- **TASK REQUIREMENTS**
Count the lines below that contain the word "part". Give only the number.

- **RECORDED DATA**
⟨
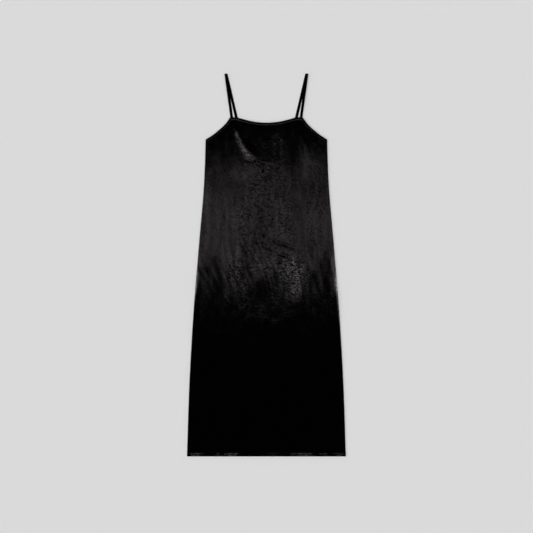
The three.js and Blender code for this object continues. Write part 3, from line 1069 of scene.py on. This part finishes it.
def strap_loops(line, width, depth):
    """Sections along the centre line: rounded boxes, square to the line and level across it.

    The width breathes by two slow waves, and the depth thins a little towards the edges.
    """
    along = np.gradient(line, axis=0)
    across = np.stack([along[:, 1], -along[:, 0], np.zeros(len(line))], 1)
    across *= np.sign(along[:, 1:2] + 1e-12)  # the same way round on both strands
    folded = np.abs(along[:, 2]) > 0.5 * np.linalg.norm(along, axis=1)
    square = folded | (np.arange(len(line)) == 0) | (np.arange(len(line)) == len(line) - 1)
    near_fold = np.abs(line[:, 1] - STRAP_TOP) < 1.0
    across[square | near_fold] = (1, 0, 0)
    across /= np.linalg.norm(across, axis=1)[:, None]
    out = np.cross(across, along)
    out /= np.linalg.norm(out, axis=1)[:, None]
    turn = angles(STRAP_POINTS)
    wide, deep = squared(np.cos(turn), 0.6), squared(np.sin(turn), 0.8)
    breath = 1 + 0.02 * np.sin(line[:, 1] / 13) + 0.015 * np.sin(line[:, 1] / 4.7 + 1)
    size = (width * breath)[:, None, None]
    loops = line[:, None] - wide[None, :, None] * across[:, None] * size / 2
    return loops - deep[None, :, None] * out[:, None] * depth / 2


class SLIPDRESS_OT_straps(bpy.types.Operator):
    """Makes the two straps: hollow tubes of bias satin, pressed flat and folded at the top"""

    bl_idname = "slip_dress.straps"
    bl_label = "Straps"

    def execute(self, context):
        """A tube within a tube along the strap's line, and both again mirrored."""
        line = strap_line()
        skins = []
        for wall in (0, STRAP_WALL):
            loops = strap_loops(line, STRAP_WIDTH - 2 * wall, STRAP_DEPTH - 2 * wall)
            skins.append(placed(*np.moveaxis(loops, -1, 0)))
        length = run_along(line)
        uv = unrolled(length, STRAP_POINTS, STRAP_WIDTH)
        for side, word in ((1, "right"), (-1, "left")):
            pair = [skin * (side, 1, 1) for skin in skins]
            pair = [skin[:, ::-1] for skin in pair] if side < 0 else pair
            points, faces = tube(*pair)
            piece = make_piece(
                f"strap_tube_{word}", points, faces, bias_satin(), [f"strap_{word}"],
                np.tile(uv, (2, 1)), {"gloss": np.full(len(points), EDGE_DULL)},
            )
        return {"FINISHED"}


# Stitching

def stitch_run(line, z, pitch, length, width):
    """A row of stitches along a line: each is a spindle, a long sphere flattened onto the cloth.

    Its radius is half the width times the root of a sine along it.
    """
    run = run_along(line)
    at = np.arange(pitch / 2, run[-1], pitch)
    behind, centre, ahead = (
        np.stack([np.interp(at + off, run, line[:, 0]), np.interp(at + off, run, line[:, 1])], 1)
        for off in (-0.4, 0, 0.4)
    )
    along = (ahead - behind) / np.linalg.norm(ahead - behind, axis=1)[:, None]
    across = np.stack([along[:, 1], -along[:, 0]], 1)
    rings = np.linspace(-1, 1, 6)[1:-1]
    turn = angles(6)
    radius = width / 2 * np.sqrt(1 - rings**2 * 0.9)
    side = (radius[:, None] * np.cos(turn)).ravel()
    lift = (radius[:, None] * np.sin(turn)).ravel()
    forward = np.repeat(rings * length / 2, len(turn))
    plan = centre[:, None] + forward[None, :, None] * along[:, None]
    plan = plan + side[None, :, None] * across[:, None]
    height = np.interp(at, run, z)[:, None] + lift[None]
    tips = centre[:, None] + np.array([-1, 1])[None, :, None] * along[:, None] * length / 2
    tip_height = np.repeat(np.interp(at, run, z)[:, None] - width * 0.3, 2, 1)
    points = np.concatenate([
        np.concatenate([plan, tips], 1), np.concatenate([height, tip_height], 1)[..., None],
    ], 2)
    count = len(turn)
    index = np.arange(len(rings) * count).reshape(len(rings), count)
    next_to = np.roll(index, -1, axis=1)
    quads = np.stack([index[:-1], next_to[:-1], next_to[1:], index[1:]], -1).reshape(-1, 4)
    first, last = index.size, index.size + 1
    start = np.stack([np.full(count, first), next_to[0], index[0]], -1)
    end = np.stack([np.full(count, last), index[-1], next_to[-1]], -1)
    shift = np.arange(len(at)) * (index.size + 2)
    faces = []
    for part in (quads, start, end):
        faces += (part[None] + shift[:, None, None]).reshape(-1, part.shape[1]).tolist()
    return points.reshape(-1, 3), faces


def joined(runs):
    """Joins runs of stitches into one mesh's points and faces."""
    points, faces, total = [], [], 0
    for run_points, run_faces in runs:
        points.append(run_points)
        faces += [[corner + total for corner in face] for face in run_faces]
        total += len(run_points)
    return placed(*np.concatenate(points).T), faces


class SLIPDRESS_OT_stitching(bpy.types.Operator):
    """Makes the stitches along the bindings' inner edges and round the hem"""

    bl_idname = "slip_dress.stitching"
    bl_label = "Stitching"

    def execute(self, context):
        """Spindles along the front's bindings, and along the hem's surface."""
        trim, cloth = context.scene.slip_dress_trim, context.scene.slip_dress_cloth
        length, width = trim.stitch / MM, trim.thread_width / MM
        pitch = length + 0.6
        runs = []
        for side in (0, 1, -1):
            outer, inner = binding_outline(FRONT_TOP, side)
            line = outer + 0.86 * (inner - outer)
            level = np.full(len(line), FRONT_LEVEL + BINDING_DEPTH * 0.93)
            runs.append(stitch_run(line, level, pitch, length, width))
        hem_x = np.linspace(-0.985, 0.985, 500) * half_width(HEM_STITCH)
        hem = np.stack([hem_x, np.full(len(hem_x), HEM_STITCH)], 1)
        level = front_surface(hem_x, hem[:, 1], cloth.crinkle / MM) + 0.02
        runs.append(stitch_run(hem, level, pitch, length, width))
        points, faces = joined(runs)
        make_piece("stitches", points, faces, sewing_thread(), [])
        return {"FINISHED"}


# Stage

def eye_height(stage):
    """Height from which the lens shows the view width on the ground."""
    return stage.frame_width * stage.lens / SENSOR


class SLIPDRESS_OT_stage(bpy.types.Operator):
    """Makes the ground, the room's light, the softbox and the camera"""

    bl_idname = "slip_dress.stage"
    bl_label = "Studio"

    def execute(self, context):
        """The stage, one part after another."""
        self.ground()
        self.room(context)
        self.suns(context)
        self.softboxes(context)
        self.camera(context)
        context.scene.view_settings.view_transform = "Standard"
        return {"FINISHED"}

    def ground(self):
        """A flat sheet of card, just under the dress."""
        half, under = 12.0, -0.0002
        corners = [(x * half, y * half, under) for x, y in ((-1, -1), (1, -1), (1, 1), (-1, 1))]
        mesh = bpy.data.meshes.new("ground")
        mesh.from_pydata(corners, [], [(0, 1, 2, 3)])
        mesh.materials.append(matt_card())
        put("ground", mesh)

    def room(self, context):
        """A pale room, dark right overhead: its light is a ramp on the height of the sky."""
        world = bpy.data.worlds.new("pale room")
        world.use_nodes = True
        tree = world.node_tree
        tree.nodes.clear()
        heading = add(tree, "ShaderNodeTexCoord").outputs["Generated"]
        height = add(tree, "ShaderNodeSeparateXYZ", {"Vector": heading}).outputs["Z"]
        ramp = add(tree, "ShaderNodeValToRGB", {"Fac": height})
        while len(ramp.color_ramp.elements) < len(SKY):
            ramp.color_ramp.elements.new(0.5)
        for element, (at, share) in zip(ramp.color_ramp.elements, SKY):
            element.position = at
            element.color = (share, share, share, 1)
        sky = add(tree, "ShaderNodeBackground", {
            "Color": ramp.outputs["Color"], "Strength": context.scene.slip_dress_stage.room,
        })
        add(tree, "ShaderNodeOutputWorld", {"Surface": sky.outputs["Background"]})
        context.scene.world = world

    def suns(self, context):
        """Two wide, far lights, which light the card but aren't mirrored.

        One falls straight down, and one low from the left, for the soft shade by the right edge.
        """
        stage = context.scene.slip_dress_stage
        for name, energy, lean, wide in (
            ("overhead", stage.overhead, 0, 50), ("from the left", stage.from_left, -70, 20),
        ):
            light = bpy.data.lights.new(name, "SUN")
            light.energy = energy
            light.angle = math.radians(wide)
            lamp = put(name, light, (0, 0, 3))
            lamp.rotation_euler = (0, math.radians(lean), 0)
            lamp.visible_glossy = False

    def softboxes(self, context):
        """Softboxes in a row over the chest, seen only in the satin's gloss.

        They share the edge towards the hem and end one after another towards the straps, so that
        the mirrored light fades out there.
        """
        stage = context.scene.slip_dress_stage
        reach = 1 + stage.softbox_height / eye_height(stage)
        low = (SHEEN_EDGE - LENGTH / 2) * reach
        for number, (high, share) in enumerate(SOFTBOXES):
            light = bpy.data.lights.new(f"softbox {number + 1}", "AREA")
            light.shape = "RECTANGLE"
            light.size = SOFTBOX_WIDTH
            light.size_y = (high * reach - low) * MM
            light.color = linear("#fff3f8")
            light.energy = share * stage.softbox * math.pi * light.size * light.size_y
            middle = (low + high * reach) / 2 * MM
            lamp = put(light.name, light, (0, middle, stage.softbox_height + number * MM))
            lamp.visible_diffuse = False
            lamp.visible_camera = False

    def camera(self, context):
        """Straight above the middle of the picture, which lies just below the dress's middle."""
        stage = context.scene.slip_dress_stage
        camera = bpy.data.cameras.new("camera")
        camera.sensor_width = SENSOR
        camera.lens = stage.lens
        context.scene.camera = put("camera", camera, (*CAMERA_PLACE, eye_height(stage)))


class SLIPDRESS_PT_panel(bpy.types.Panel):
    """Lists the dress's settings and the operators that make it."""

    bl_label = "Slip dress"
    bl_idname = "SLIPDRESS_PT_panel"
    bl_space_type = "VIEW_3D"
    bl_region_type = "UI"
    bl_category = "Slip dress"

    def draw(self, context):
        """The settings, group by group, and then the operators."""
        layout = self.layout
        for group in SETTINGS:
            settings, box = getattr(context.scene, group), layout.box()
            for name in settings.__annotations__:
                box.prop(settings, name)
        for operator in OPERATORS:
            layout.operator(operator.bl_idname)


SETTINGS = {
    "slip_dress_cloth": SLIPDRESS_PG_cloth,
    "slip_dress_trim": SLIPDRESS_PG_trim,
    "slip_dress_stage": SLIPDRESS_PG_stage,
}
OPERATORS = (
    SLIPDRESS_OT_stage,
    SLIPDRESS_OT_bindings,
    SLIPDRESS_OT_stitching,
    SLIPDRESS_OT_back,
    SLIPDRESS_OT_front,
    SLIPDRESS_OT_straps,
)
CLASSES = (*SETTINGS.values(), *OPERATORS, SLIPDRESS_PT_panel)


def register():
    """Registers the classes and gives the scene its groups of settings."""
    for item in CLASSES:
        bpy.utils.register_class(item)
    for name, group in SETTINGS.items():
        setattr(bpy.types.Scene, name, PointerProperty(type=group))


def unregister():
    """Takes the settings and the classes away again."""
    for name in SETTINGS:
        delattr(bpy.types.Scene, name)
    for item in reversed(CLASSES):
        bpy.utils.unregister_class(item)


def main():
    """Makes the whole scene."""
    register()
    bpy.ops.slip_dress.stage()
    bpy.ops.slip_dress.bindings()
    bpy.ops.slip_dress.stitching()
    bpy.ops.slip_dress.back()
    bpy.ops.slip_dress.front()
    bpy.ops.slip_dress.straps()


if __name__ == "__main__":
    main()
⟩
- **OUTPUT OF THE TASK**
4